Akhir kata kami ingin ingatkan bahwa kendati Zurarah termasuk sebagai sahabat besar para Imam Maksum As, namun demikian dalam menerima satu riwayat bergantung pada beberapa hal; di antaranya apabila sebuah riwayat ingin diterima, selain hal-hal yang berkaitan dengan teks dan keluarannya, seluruh orang-orang yang terdapat dalam silsilah sanad sebuah riwayat harus memiliki derajat witsâqah dan dapat dipercaya. Karena itu, semata-mata dengan adanya seorang tsiqah dalam sanad, tidak dapat menjadi justifikasi bagi kita untuk menghukumi validitas riwayat tersebut. Boleh jadi, dalam silsilah periwayat, terdapat seseorang pendusta yang menyandarkan riwayatnya pada orang-orang seperti Zurarah.
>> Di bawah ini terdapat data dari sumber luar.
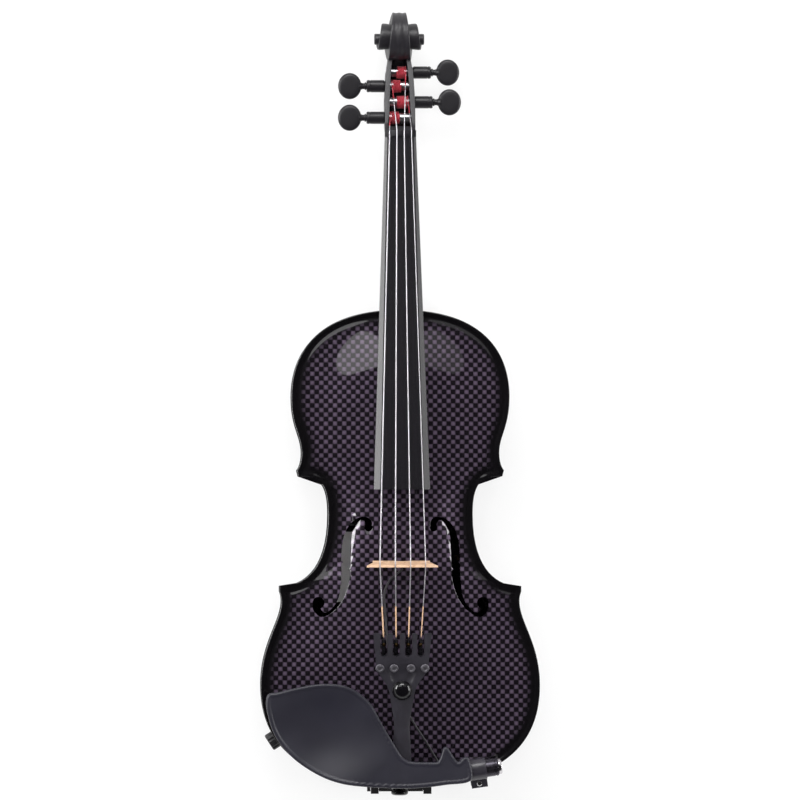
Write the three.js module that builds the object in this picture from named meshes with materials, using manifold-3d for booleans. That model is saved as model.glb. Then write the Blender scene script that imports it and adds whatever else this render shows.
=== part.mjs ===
// An acoustic-electric violin with a carbon-composite body, in millimetres.
// It lies on its back: +Z comes out of the top plate, +Y points to the scroll and +X to the treble side.
import * as THREE from "three";
import { mergeVertices } from "three/addons/utils/BufferGeometryUtils.js";
import Module from "manifold-3d";

const wasm = await Module();
wasm.setup();

// Clearances shared by the whole instrument
const gap = 0.3;
const runningGap = 0.2;
const overrun = 4;

// Body
const bodyLength = 356;
const upperBout = 163.6;
const waistWidth = 108.2;
const lowerBout = 209.2;
const ribHeight = 30;
const ribWall = 1.6;
const edgeThickness = 4;
const edgeOverhang = 2.8;
const edgeRound = 1;
const topArch = 15.5;
const backArch = 15;
const plateWall = 2.6;
const blockWidth = 52;
const blockDepth = 17;

// Neck, fingerboard and head
const neckStop = 130;
const headLength = 95.4;
const fingerboardLength = 265;
const nutWidth = 23.5;
const boardEndWidth = 42;
const boardEdge = 5;
const boardRadius = 42;
const overstand = 6;
const neckAngle = 6.2;
const neckDepthAtNut = 12.2;
const neckDepthAtBody = 13.2;
const boardMargin = 0.3;
const rootDepth = 6;
const rootFootWidth = 21;
const buttonLength = 11.5;
const nutThickness = 5;
const nutRise = 0.7;

// Bridge, strings and tail
const bodyStopShare = 0.5354;
const bridgeHeight = 32.5;
const nutSpacing = 16.5;
const bridgeSpacing = 34;
const tailLength = 108;
const tailEndGap = 1.7;
const buttonReach = 8.6;
const saddleRise = 8.5;

// Levels and stations worked out from the sizes above
const backSeat = backArch;
const topSeat = backSeat + ribHeight;
const topEdge = topSeat + edgeThickness;
const wholeLength = buttonReach + bodyLength + neckStop + headLength;
const bodyBottom = buttonReach - wholeLength / 2;
const bodyTop = bodyBottom + bodyLength;
const nutFace = bodyTop + neckStop;
const scrollTop = nutFace + headLength;
const bridgeLine = bodyTop - bodyLength * bodyStopShare;
const boardEnd = nutFace - fingerboardLength;
const neckSlope = Math.tan(THREE.MathUtils.degToRad(neckAngle));

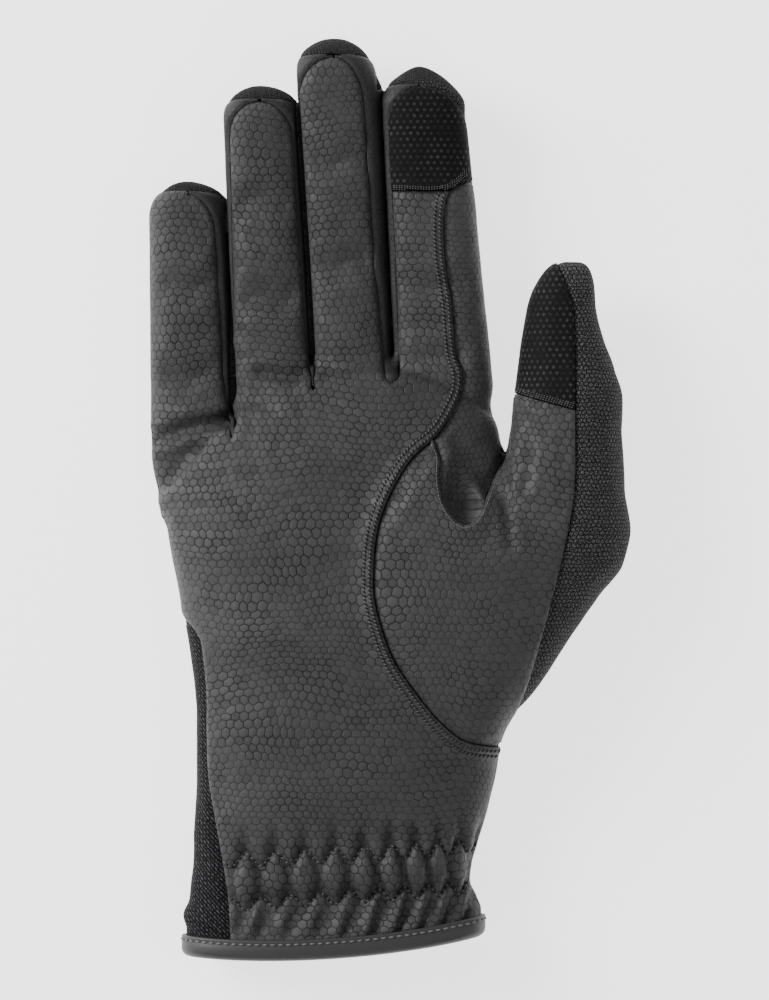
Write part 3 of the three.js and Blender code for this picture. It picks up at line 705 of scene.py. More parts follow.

Tentu saja kita tidak dapat menerima riwayat ini dan riwayat-riwayat yang serupa hanya dengan memandang bahwa Zurarah sebagai orang yang terpercaya disebutkan dalam sanad tersebut.

catatan:
[1]. Muhammad bin Hasan Thusi, Rijâl Thûsi, hal. 337, Intisyarat Haidariyah, Najaf, 1381 H.  

[2]. Muhsin Amin Amili, A’yân al-Syiah, jil. 7, hal. 46, Dar al-Ta’aruf, Beirut, 1406 H.  

[3]. Muhammad bin Hasan Thusi, Fehrest Thûsi, hal. 209, al-Maktabat al-Murtadhawiyah, Najaf, Tanpa Tahun.  

[4]. Ahmad bin Ali Najjasyi, Rijâl Najjâsyi, hal. 175, Intisyarat Islami, Qum, 1407 H.

[5]. Muhammad bin Umar Kassyi, Rijâl Kassyi, hal. 238, Danesygah Mashyad, 1348 S.

[6]. Rijal Kassyi, hal. 9, dengan ringkasan dan kesimpulan bebas dari hadis.

[7]. “Orang-orang yang beriman dan tidak mencampur adukkan iman mereka dengan kezaliman.” (Qs. Al-An’am [6]:82)

[8]. Rijâl Kassyi, hal. 146.   

[9]. Rijâl Kassyi, hal. 138.  

[10]. Hasan bin Muthahhar Hilli, al-Khulâsah, hal. 76, Dar al-Dzakhair, Qum, 1411 H.  

[11]. A’yân al-Syiah, jil. 7, hal. 51.